Elder is such a weed of a tree it’s good to get something useful out of it, in our case elderflower cordial in the spring, and elderberry cordial now. The plums I use in my friend Nadia’s excellent plum sauce recipe. It’s like a slightly spicy, fruity ketchup and well worth a try if you have a plum tree, and if you’re like me and don’t much like fruit in its natural state.

Nadia’s plum sauce (Word file).

As an aside:  is foraging a totally white middle class activity? Its best known exponents are the decidedly middle class (nay posh) celebrity chef likes of Hugh Fearnley-Whittingstall, Valentine Warner and Thomasina Miers. While we were picking blackberries in “waste” land near our home in south London, the local black teens just stared at us like what we were doing was just plain weird, and the only other pickers we saw were a white middle class mum and her young daughter.

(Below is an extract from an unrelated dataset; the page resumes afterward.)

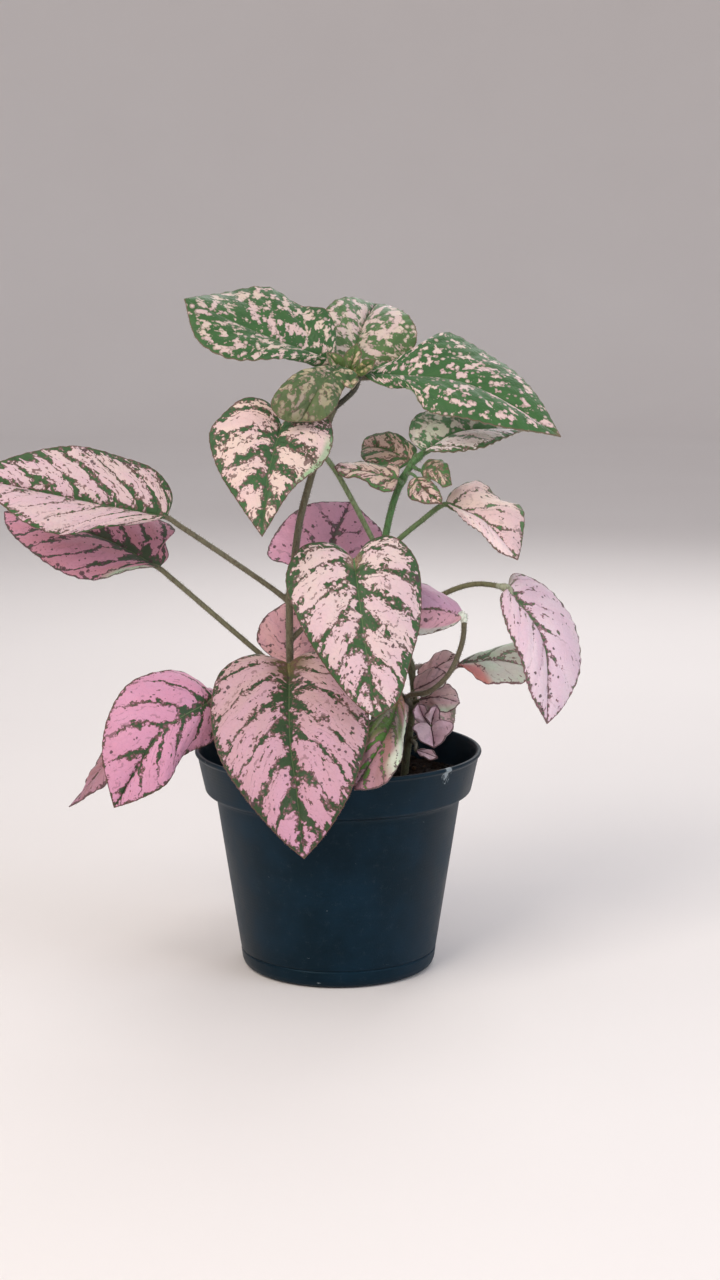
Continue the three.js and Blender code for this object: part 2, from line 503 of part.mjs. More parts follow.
const plant = new THREE.Group();
plant.add(named('pot', potGeometry(), POT_BLACK, ROUGHNESS.pot));
plant.add(named('soil', soilGeometry(), SOIL_BROWN, ROUGHNESS.soil));
for (const [name, stem] of Object.entries(STEMS)) {
  plant.add(named(name, stemGeometry(stem), stem.color, ROUGHNESS.stem));
}
for (const [name, leaf] of Object.entries(LEAVES)) {
  plant.add(named(name, bladeGeometry(leaf), leaf.color, ROUGHNESS.leaf));
}
plant.add(named('rosette', rosetteGeometry(), LEAF_MAUVE, ROUGHNESS.leaf));

export default plant;
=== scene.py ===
import math
from functools import cache

import bpy
import numpy as np
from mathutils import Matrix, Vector
from mathutils.kdtree import KDTree


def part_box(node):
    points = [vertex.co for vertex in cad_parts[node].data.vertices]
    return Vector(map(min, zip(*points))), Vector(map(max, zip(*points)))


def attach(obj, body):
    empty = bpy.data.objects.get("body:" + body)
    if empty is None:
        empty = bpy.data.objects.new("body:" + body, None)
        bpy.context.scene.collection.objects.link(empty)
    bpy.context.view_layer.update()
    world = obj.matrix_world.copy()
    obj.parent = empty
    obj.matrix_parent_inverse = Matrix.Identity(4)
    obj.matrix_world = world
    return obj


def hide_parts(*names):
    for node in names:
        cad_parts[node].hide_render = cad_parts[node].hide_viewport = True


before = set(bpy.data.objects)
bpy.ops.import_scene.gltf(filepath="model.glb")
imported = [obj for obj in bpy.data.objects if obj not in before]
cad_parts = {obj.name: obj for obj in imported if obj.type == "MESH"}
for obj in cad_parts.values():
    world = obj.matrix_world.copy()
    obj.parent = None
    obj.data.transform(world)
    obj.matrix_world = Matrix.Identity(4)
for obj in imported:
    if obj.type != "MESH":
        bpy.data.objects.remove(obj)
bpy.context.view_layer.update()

bl_info = {
    "name": "Potted Polka Dot Plant",
    "version": (1, 0, 0),
    "blender": (4, 5, 0),
    "location": "View3D > Sidebar > Plant",
    "description": "Leaves, stems, soil and nursery pot of a polka dot plant, around its packed solids",
    "category": "Add Mesh",
}

# The solids' own box, before any piece replaces them
POT_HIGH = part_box("pot")[1]

# One mm in m
MM = 0.001

# The camera: its eye in mm, its tilt, and its focal length and middle in pixels of the 720 x 1280 frame
EYE = (7.6, -780.0, 247.8)
PITCH = math.radians(9.66)
FOCAL = 2283
CENTRE = (360, 640)
LONG_SIDE = 1280
# The sensor's long side in mm, and the near clip in m
SENSOR = 36.0
NEAR_CLIP = 0.01

# The studio: every light's place and size in m, what sets its power, and its colour
LIGHTS = {
    "key light": ((-0.55, -0.75, 0.85), 0.7, "key_power", "FFF6EC"),
    "fill light": ((0.75, -0.45, 0.45), 0.6, "fill_power", "EAF2FF"),
    "back light": ((0.2, 0.8, 0.7), 0.6, "fill_power", "FFFFFF"),
}
LIT_POINT = (0, 0, 0.12)
# The backdrop, in mm: a round floor that curves up into a wall
BACKDROP_FLOOR = 2400
BACKDROP_CURVE = 600
BACKDROP_HEIGHT = 3200
BACKDROP_TURNS = (0.1, 1.57, 12)
BACKDROP_SIDES = 96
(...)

Before the industrial revolution moved populations to urban areas, and before the post-WWII industrialisation of farming, surely foraging for free food was an activity most people undertook? Particularly poorer people. And even today, it’s not like foraging needs to be some kind of alternative, posh rural activity, as we proved with our two kilos of blackberries (we could have got loads more) and two kilos of wild plums, all picked from plants and trees in publicly accessible urban areas. It’s a bizarre situation.